## PROBLEM TO WORK ON:
Repeat the lines below exactly as written, please, from the line with "mesh.shade_smooth()" to the line with "obj.parent = None", both lines included, and no others.

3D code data
===============

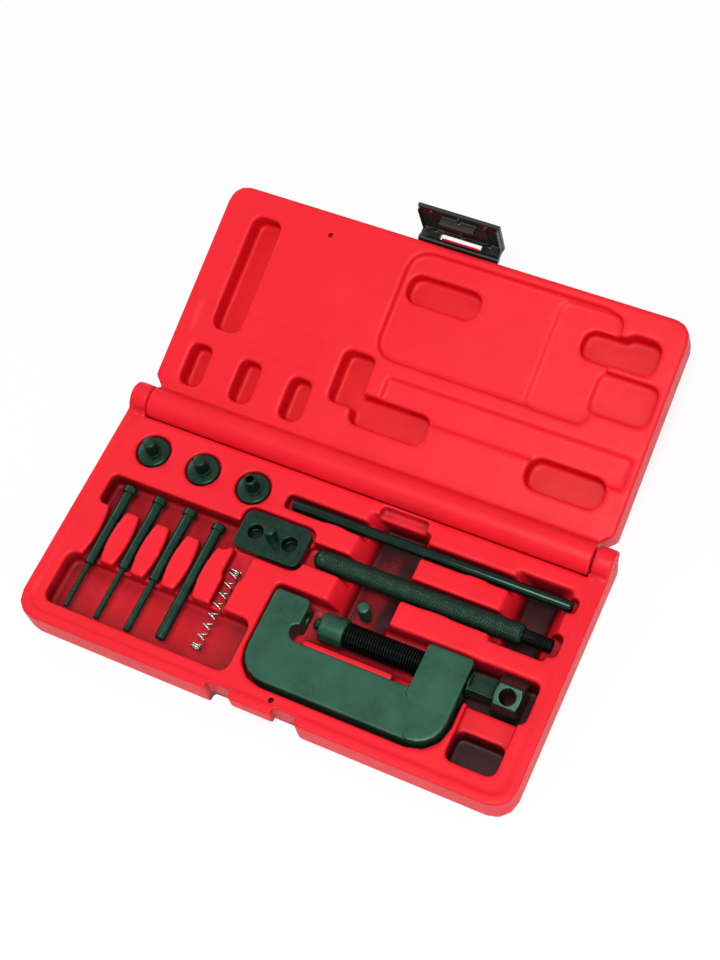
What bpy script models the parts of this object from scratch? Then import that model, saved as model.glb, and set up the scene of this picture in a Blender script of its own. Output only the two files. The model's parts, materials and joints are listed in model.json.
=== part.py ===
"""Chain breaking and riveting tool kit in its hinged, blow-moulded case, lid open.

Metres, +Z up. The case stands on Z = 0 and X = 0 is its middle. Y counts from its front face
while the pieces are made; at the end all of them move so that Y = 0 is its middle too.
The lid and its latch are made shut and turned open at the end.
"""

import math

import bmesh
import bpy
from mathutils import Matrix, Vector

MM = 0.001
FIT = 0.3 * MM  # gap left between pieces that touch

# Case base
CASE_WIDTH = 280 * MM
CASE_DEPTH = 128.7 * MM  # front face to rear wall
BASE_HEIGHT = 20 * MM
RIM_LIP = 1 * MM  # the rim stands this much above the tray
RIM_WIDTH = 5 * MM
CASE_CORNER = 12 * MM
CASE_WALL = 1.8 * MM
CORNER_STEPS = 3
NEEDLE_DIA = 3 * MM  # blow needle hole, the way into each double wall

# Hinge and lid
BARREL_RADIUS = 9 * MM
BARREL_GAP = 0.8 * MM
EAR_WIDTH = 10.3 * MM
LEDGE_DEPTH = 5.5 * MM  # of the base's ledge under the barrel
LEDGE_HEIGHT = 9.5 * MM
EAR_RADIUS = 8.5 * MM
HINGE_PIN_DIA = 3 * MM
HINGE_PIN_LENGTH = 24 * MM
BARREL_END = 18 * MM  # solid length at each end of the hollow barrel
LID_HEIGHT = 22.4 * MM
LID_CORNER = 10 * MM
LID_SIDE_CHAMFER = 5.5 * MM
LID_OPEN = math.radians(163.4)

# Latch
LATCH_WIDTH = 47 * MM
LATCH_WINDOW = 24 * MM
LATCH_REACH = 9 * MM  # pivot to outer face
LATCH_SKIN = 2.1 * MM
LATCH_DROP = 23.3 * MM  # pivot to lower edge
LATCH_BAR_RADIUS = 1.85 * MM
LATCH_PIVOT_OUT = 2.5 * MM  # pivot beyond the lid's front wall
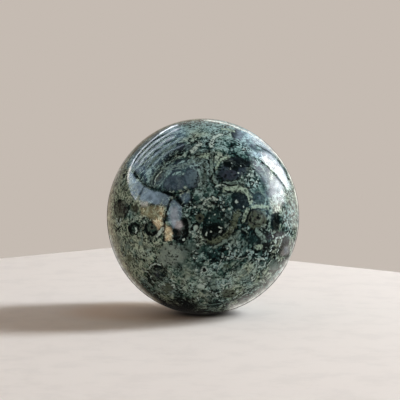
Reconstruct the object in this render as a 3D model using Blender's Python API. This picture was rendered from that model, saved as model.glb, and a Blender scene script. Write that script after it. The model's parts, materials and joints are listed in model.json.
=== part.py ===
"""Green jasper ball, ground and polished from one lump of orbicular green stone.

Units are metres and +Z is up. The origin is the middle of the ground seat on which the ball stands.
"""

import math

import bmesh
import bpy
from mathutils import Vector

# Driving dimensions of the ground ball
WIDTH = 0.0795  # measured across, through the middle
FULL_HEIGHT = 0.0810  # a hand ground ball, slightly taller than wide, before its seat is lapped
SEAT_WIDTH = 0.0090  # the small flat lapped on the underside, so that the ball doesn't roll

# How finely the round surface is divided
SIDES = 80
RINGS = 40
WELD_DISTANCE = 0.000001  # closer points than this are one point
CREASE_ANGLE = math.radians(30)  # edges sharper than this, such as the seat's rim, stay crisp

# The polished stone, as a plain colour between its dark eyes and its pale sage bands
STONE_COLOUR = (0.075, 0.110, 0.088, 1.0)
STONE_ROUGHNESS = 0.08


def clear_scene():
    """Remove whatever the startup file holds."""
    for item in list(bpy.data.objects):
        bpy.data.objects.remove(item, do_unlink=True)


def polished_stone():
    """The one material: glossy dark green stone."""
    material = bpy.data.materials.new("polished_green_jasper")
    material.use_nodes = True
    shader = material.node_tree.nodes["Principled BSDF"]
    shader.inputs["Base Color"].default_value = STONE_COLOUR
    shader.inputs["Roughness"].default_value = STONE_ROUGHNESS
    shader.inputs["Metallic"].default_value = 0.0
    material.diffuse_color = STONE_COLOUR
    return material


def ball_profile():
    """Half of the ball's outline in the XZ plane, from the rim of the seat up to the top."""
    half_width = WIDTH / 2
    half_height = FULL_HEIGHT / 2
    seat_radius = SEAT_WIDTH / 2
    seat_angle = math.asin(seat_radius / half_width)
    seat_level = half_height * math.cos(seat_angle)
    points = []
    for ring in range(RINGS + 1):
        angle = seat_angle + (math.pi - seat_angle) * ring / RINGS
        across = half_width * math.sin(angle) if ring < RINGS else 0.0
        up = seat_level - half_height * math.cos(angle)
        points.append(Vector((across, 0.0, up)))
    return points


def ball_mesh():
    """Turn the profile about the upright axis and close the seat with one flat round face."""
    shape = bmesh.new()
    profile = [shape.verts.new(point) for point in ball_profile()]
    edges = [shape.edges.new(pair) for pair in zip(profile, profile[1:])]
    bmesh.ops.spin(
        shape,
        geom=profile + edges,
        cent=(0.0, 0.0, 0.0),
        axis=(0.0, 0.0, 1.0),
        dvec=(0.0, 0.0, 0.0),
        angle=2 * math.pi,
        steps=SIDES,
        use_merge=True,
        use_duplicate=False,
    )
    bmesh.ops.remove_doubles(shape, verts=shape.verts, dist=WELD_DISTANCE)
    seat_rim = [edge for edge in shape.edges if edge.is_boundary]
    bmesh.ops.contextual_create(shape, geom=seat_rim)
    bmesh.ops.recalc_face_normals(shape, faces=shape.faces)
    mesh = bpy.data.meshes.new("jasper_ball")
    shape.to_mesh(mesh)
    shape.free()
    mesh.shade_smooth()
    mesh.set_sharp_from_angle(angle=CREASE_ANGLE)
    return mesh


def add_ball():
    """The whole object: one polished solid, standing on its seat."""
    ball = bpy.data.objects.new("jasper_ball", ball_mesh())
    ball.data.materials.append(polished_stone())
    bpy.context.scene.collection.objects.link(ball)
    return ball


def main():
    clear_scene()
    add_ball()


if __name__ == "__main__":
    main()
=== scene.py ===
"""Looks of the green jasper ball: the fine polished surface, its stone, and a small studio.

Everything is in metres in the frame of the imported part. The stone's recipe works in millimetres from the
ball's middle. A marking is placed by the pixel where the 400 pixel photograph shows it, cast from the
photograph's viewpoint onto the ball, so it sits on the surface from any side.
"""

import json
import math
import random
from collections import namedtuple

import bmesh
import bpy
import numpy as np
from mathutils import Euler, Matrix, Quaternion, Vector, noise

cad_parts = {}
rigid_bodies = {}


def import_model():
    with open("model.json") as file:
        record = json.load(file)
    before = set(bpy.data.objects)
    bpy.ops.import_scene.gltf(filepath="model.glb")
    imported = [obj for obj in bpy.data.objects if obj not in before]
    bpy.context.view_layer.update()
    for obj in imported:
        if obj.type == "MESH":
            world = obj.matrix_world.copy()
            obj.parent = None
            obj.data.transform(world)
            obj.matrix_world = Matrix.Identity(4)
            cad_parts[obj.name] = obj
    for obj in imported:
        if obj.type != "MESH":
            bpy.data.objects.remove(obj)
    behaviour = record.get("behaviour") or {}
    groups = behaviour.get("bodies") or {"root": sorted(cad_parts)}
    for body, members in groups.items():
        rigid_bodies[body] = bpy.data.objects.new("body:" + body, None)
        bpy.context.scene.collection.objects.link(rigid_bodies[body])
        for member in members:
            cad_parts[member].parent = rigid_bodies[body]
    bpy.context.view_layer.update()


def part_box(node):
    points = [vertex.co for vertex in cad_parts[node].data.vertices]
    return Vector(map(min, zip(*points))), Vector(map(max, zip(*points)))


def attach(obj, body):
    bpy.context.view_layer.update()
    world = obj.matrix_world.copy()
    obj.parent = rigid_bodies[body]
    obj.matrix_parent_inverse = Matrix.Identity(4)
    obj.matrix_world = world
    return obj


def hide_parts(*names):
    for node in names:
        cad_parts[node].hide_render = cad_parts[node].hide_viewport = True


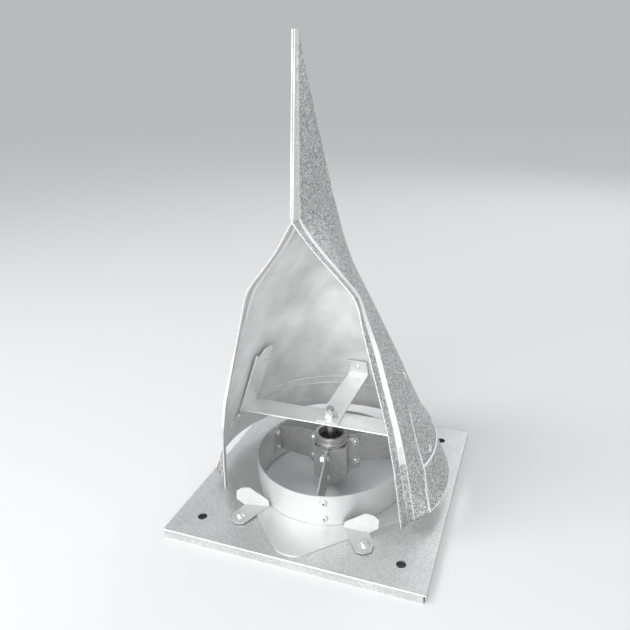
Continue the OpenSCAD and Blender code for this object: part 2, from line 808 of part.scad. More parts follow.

===============

## RESULT FOR THIS TASK:
    mesh.shade_smooth()
    mesh.set_sharp_from_angle(angle=CREASE_ANGLE)
    return mesh


def add_ball():
    """The whole object: one polished solid, standing on its seat."""
    ball = bpy.data.objects.new("jasper_ball", ball_mesh())
    ball.data.materials.append(polished_stone())
    bpy.context.scene.collection.objects.link(ball)
    return ball


def main():
    clear_scene()
    add_ball()


if __name__ == "__main__":
    main()
=== scene.py ===
"""Looks of the green jasper ball: the fine polished surface, its stone, and a small studio.

Everything is in metres in the frame of the imported part. The stone's recipe works in millimetres from the
ball's middle. A marking is placed by the pixel where the 400 pixel photograph shows it, cast from the
photograph's viewpoint onto the ball, so it sits on the surface from any side.
"""

import json
import math
import random
from collections import namedtuple

import bmesh
import bpy
import numpy as np
from mathutils import Euler, Matrix, Quaternion, Vector, noise

cad_parts = {}
rigid_bodies = {}


def import_model():
    with open("model.json") as file:
        record = json.load(file)
    before = set(bpy.data.objects)
    bpy.ops.import_scene.gltf(filepath="model.glb")
    imported = [obj for obj in bpy.data.objects if obj not in before]
    bpy.context.view_layer.update()
    for obj in imported:
        if obj.type == "MESH":
            world = obj.matrix_world.copy()
            obj.parent = None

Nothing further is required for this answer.